Repeated clearances for public purhase are affirmation of Mr. Rzeplinski’s lack of mens rea, or guilty mind, which Miss Wamp’s ADA Nicole Evans had to prove. Mr. McGowan let her get away with not having to prove it by failing to have Mr. Rzeplinski testify indiviually about each weapon and how be bought each weapon with a clear conscience, having obtained TBI approval and consent.
Not only does state of Tennessee baptize all his gun purchases, but it gives him the high honor of having been a concealed carry permit holder, meaning he may freely carry a concealed handgun with the permit being a defense against a bizarre criminal charge in Tennessee called “carrying with the intent to go armed.” Mr. Rzeplinski got a “concealed carry” permit from department of safety. The department renewed it after four years.
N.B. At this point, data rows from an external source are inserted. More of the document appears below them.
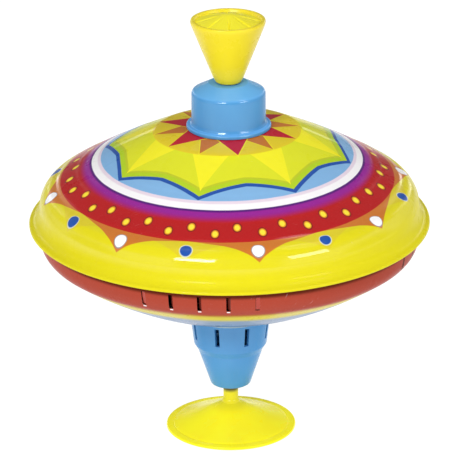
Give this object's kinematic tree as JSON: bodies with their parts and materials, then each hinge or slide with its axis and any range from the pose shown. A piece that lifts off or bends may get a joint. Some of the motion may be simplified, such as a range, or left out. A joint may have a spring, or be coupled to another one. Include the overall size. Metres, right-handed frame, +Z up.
{
  "type": "spinning top",
  "caption": "Pump-action humming top: a round tin body with a conical plastic base that spins on a foot disc, driven by a knob on a twisted rod.",
  "frame": {"origin": "centre of the foot disc's underside, on the floor", "axes": "+Z up along the spin axis, from the foot to the knob; the vents are in four rows round it"},
  "size_m": [0.1902, 0.1902, 0.2086],
  "materials": {
    "foot_plastic": "moulded yellow plastic",
    "knob_plastic": "moulded yellow plastic",
    "blue_plastic": "moulded blue plastic",
    "upper_litho": "printed and varnished tinplate",
    "lower_litho": "printed and varnished tinplate",
    "steel": "bright drawn steel",
    "rod_steel": "bright twisted steel strip, lightly oiled",
    "brass": "rolled brass",
    "nylon": "natural nylon"
  },
  "bodies": {
    "foot": {"foot_disc": "foot_plastic", "foot_pin": "steel", "pin_clip": "steel"},
    "casing": {"pivot_bush": "brass", "thrust_disc": "steel", "lower_cone": "blue_plastic", "cone_lock_ring": "steel", "lower_shell": "lower_litho", "upper_shell": "upper_litho", "reed_plate": "nylon", "reeds": "brass", "reed_rivets": "brass", "guide_tube": "steel", "clutch_housing": "steel", "dome_lock_ring": "steel", "ratchet_ring": "nylon", "clutch_cover": "steel", "collar": "blue_plastic", "guide_bush": "steel"},
    "plunger": {"knob": "knob_plastic", "spiral_rod": "rod_steel", "rod_stop": "steel"},
    "clutch_nut": {"drive_nut": "nylon"}
  },
  "joints": [
    {"name": "spin", "type": "hinge", "parent": "foot", "child": "casing", "pos_m": [0, 0, 0.04], "axis": [0, 0, 1], "continuous": true},
    {"name": "pump", "type": "slide", "parent": "casing", "child": "plunger", "axis": [0, 0, 1], "range_m": [0, 0.095]},
    {"name": "nut_turn", "type": "hinge", "parent": "casing", "child": "clutch_nut", "pos_m": [0, 0, 0.1535], "axis": [0, 0, 1], "continuous": true}
  ],
  "couplings": [
    {"joint": "nut_turn", "follows": "pump", "rad_per_m": -174.53}
  ]
}
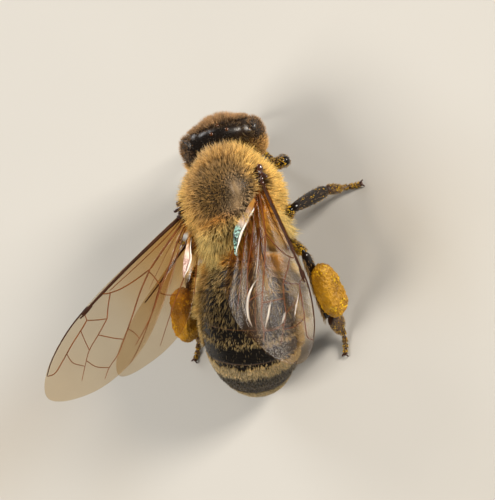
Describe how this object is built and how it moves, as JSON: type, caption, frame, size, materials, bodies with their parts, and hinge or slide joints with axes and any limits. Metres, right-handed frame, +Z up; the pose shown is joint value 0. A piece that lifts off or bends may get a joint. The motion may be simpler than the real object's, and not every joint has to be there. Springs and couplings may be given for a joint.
{
  "type": "honey bee worker model",
  "caption": "Life-size western honey bee worker standing with pollen on its hind legs, one side's wings held out and the other side's folded over its back.",
  "frame": {"origin": "centre of the bounding box at the level of the feet", "axes": "+Z up from the floor, -Y the way the head faces, +X the bee's left"},
  "size_m": [0.013, 0.013, 0.0086],
  "materials": {
    "coat": "soft branched hair, tan to golden, over a dark skin",
    "shell": "dark brown hard cuticle, glossy",
    "tergite": "near-black cuticle plates with brown rims and short pale hair",
    "eye": "dark compound eye, fine facets, glossy",
    "feeler": "dark brown jointed cuticle, satin",
    "leg": "near-black cuticle dusted with pollen",
    "wing": "clear membrane, amber tint, dark brown veins",
    "pollen": "packed ochre pollen with yellow grains"
  },
  "bodies": {
    "root": {"head": "coat", "eye_left": "eye", "eye_right": "eye", "mandibles": "shell", "proboscis": "shell", "antenna_left_scape": "feeler", "antenna_left_flagellum": "feeler", "antenna_right_scape": "feeler", "antenna_right_flagellum": "feeler", "thorax": "coat", "abdomen_1": "tergite", "abdomen_2": "tergite", "abdomen_3": "tergite", "abdomen_4": "tergite", "abdomen_5": "tergite", "abdomen_6": "tergite", "petiole": "shell", "foreleg_left_femur": "leg", "foreleg_left_tibia": "leg", "foreleg_left_tarsus": "leg", "foreleg_right_femur": "leg", "foreleg_right_tibia": "leg", "foreleg_right_tarsus": "leg", "middle_leg_left_femur": "leg", "middle_leg_left_tibia": "leg", "middle_leg_left_tarsus": "leg", "middle_leg_right_femur": "leg", "middle_leg_right_tibia": "leg", "middle_leg_right_tarsus": "leg", "hind_leg_left_femur": "leg", "hind_leg_left_tibia": "leg", "hind_leg_left_tarsus": "leg", "pollen_load_left": "pollen", "hind_leg_right_femur": "leg", "hind_leg_right_tibia": "leg", "hind_leg_right_tarsus": "leg", "pollen_load_right": "pollen", "tegula_left": "shell", "forewing_left": "wing", "hindwing_left": "wing", "tegula_right": "shell", "forewing_right": "wing", "hindwing_right": "wing"}
  },
  "joints": []
}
The state’s databases are centralized and intermixed, and there are no secrets on the other side of the veil, the state omniscient if not omnipotent. Yet because of errors in the state’s recordkeeping, with continuing state OKs of firearm sales, Mr. Rzeplinski built up his private armory, walking himself into a trap.
The trap was sprung when Mr. Rzeplinski made, as many people do, an effective “911 call from hell.” Prior to his arrest, he’d been asking the sheriff department’s help with thefts at Ray’s Plumbing, with shop in a rundown retail block in Middle Valley, that he viewed not just as torts, but crimes.
Detective Jason Maucere, agreeing to meet with him that day, had done a background check on Mr. Rzeplinski, whom he intended to assist, and found out about a felony plea agreement in the archives at the Bradley County court system. The day he was to have met Mr. Rzeplinski, the detective went to Bradley County to look at the court record to nail him as a felon.
“It was a very bad day and spiraled out of control very quickly,” says Judge Dunn, explaining why Mr. Rzeplinski’s uneasy temper, abrupt ways and insistent nature might call for mental health counselling, given circumstances of the case.
These felony records, Mr. Rzeplinski has always believed, had been for a misdemeanor, and expunged when a Chattanooga lawyer took his money and corresponded with the system regarding expungement.
On the day of deputies’ confronting Mr. Rzeplinski, Mr. Maucere got DOSHS to revoke the carry permit, and the sheriff’s department set up a confrontational scenario to arrest Mr. Rzeplinski, pretending that he was “barricaded” in his garage, which all evidence showed was side open at the instances in view.
Mr. Rzeplinski is criminally charged with knowing he was a felon while doing the prohibited act of buying and believing what he remembered from 1995, that he is no worse than a misdemeanant.
Reliance defense
Mr. McGowan does not believe in the reliance defense, because he did not trench it around the defendant. Had the defense been thoroughly made, it would have won acquittal. Reliance is when you rely on a government document or approval for your basis of action and state of mind. It defeats the charge in the indictment that Mr. Rzeplinski “knowingly and intentionally” bought weapons as a felon.
For example, you can defeat a willful failure to file prosecution on federal taxes by proving your state of mind as innocent of any knowledge of duty to pay or file federal tax returns because charge of “willful failure to file” is defeated by reliance on research material showing you weren’t liable to file or had no duty. That knowledge is established by getting professional reliance letters, as many people have, in which lawyers, accountants, tax practitioners, enrolled agents advise no liability statute exists for you as a man or woman wage earning, but only for fictive creatures called corporations that earn income.
“Go listen to the files,” says midstate bureau chief Christopher Sapp, “listen to the sentencing file. His attorney, the judge never told him that he was pleading to a felony, never told him he was charged with a felony.” The parties refer to offenses and crimes.
“That’s the reason Ray can honestly, truthfully stand before God and say he thought it was a misdemeanor because he never thought he had a felony because he was never told he had a felony. The only word that was used with him or in his presence was misdemeanor.”
“That is why he has no guilty conscience about any of this,” says Mr. Sapp, “nor should he.”